Deputy Assistant Secretary of State Ryan Crocker became both Garner and Bremer's governance director. He handpicked the political team, staffing it almost exclusively with career Near Eastern Affairs diplomats and members of the Policy Planning Staff. I have worked on the Iraqi issue for several years, and knew many of the diplomats and analysts from de-briefings following the academic year I spent teaching in Iraqi Kurdistan. Few supported Bush administration policy. In a seminar I attended before joining government, one U.S. diplomat spoke about the fallacy of regime change in Iraq. Several diplomats openly disparaged President Bush. One high-ranking career diplomat spoke of his affection for Howard Dean. I was surprised to see that a particular British analyst had joined the governance group. Shortly before the September 11, 2001,terror attacks, he had argued that any Saddam replacement would be "as illegitimate as Israel." Rather than promote democrats and liberals, the Crocker team sought to stack the Governing Council with Islamists, Arab nationalists, and tribal leaders; they largely succeeded.
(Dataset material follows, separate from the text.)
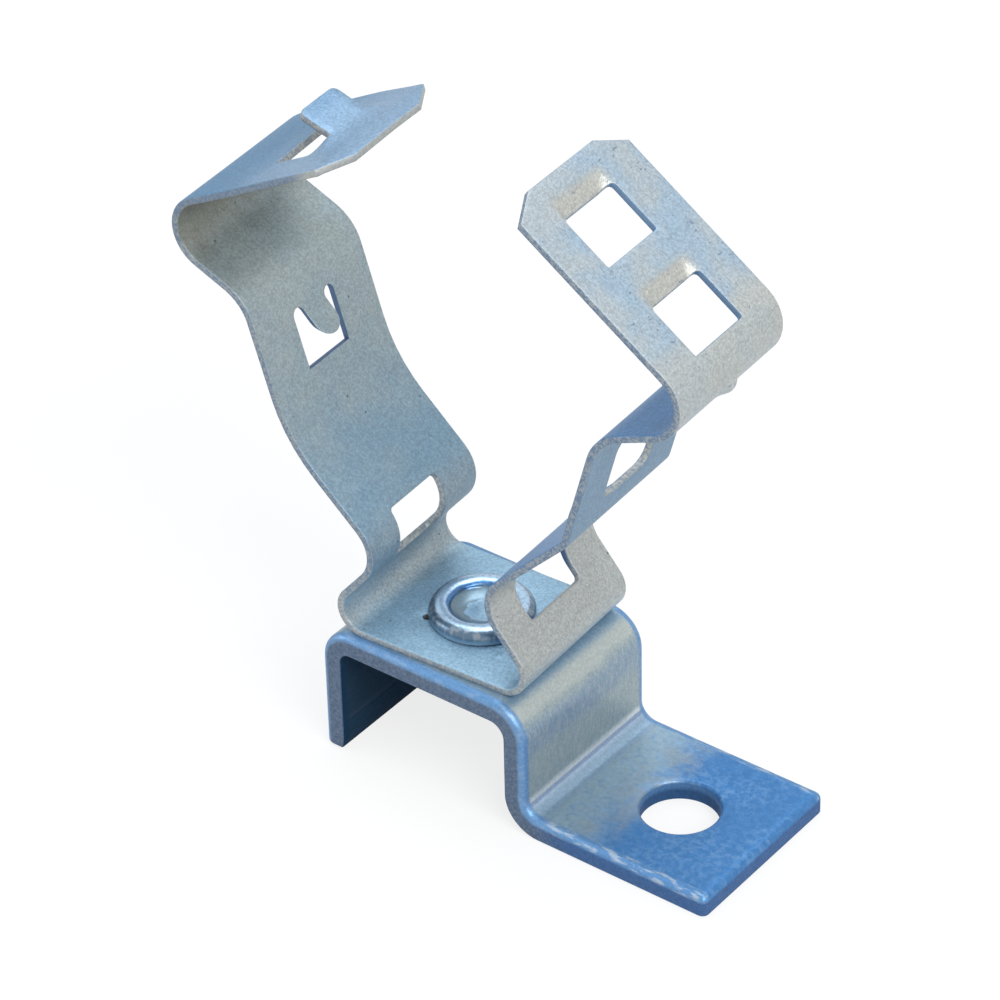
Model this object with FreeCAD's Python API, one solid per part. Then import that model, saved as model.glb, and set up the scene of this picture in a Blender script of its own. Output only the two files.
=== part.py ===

That ironically would have the effect of recreating precisely what America came to destroy simply for the convenience of the familiar. Rubin warns: "the State Department, CENTCOM, and CIA argument that only a strongman or benign autocrat can govern Iraq creates a self-fulfilling prophecy." Viewed in that light, the events of April may just as ironically have had the effect of freeing American ground commanders to do whatever was practical, dealing with the local councils and leaders which Rubin claims the diplomats were loathe to condescend to. Independence day from the Green Zone.

One of the fascinating things about following events in Fallujah has been watching the USMC adapt to the circumstances as it found them, fulfilling its mission in often surprising ways. How strange that the imperative for survival should enforce a rate of evolution in military formations far faster than for diplomats frozen in their lofty towers. Clemenceau famously said that "war is too important to be left to the generals". Perhaps he should have added that occupation is too important to be left entirely to the diplomats.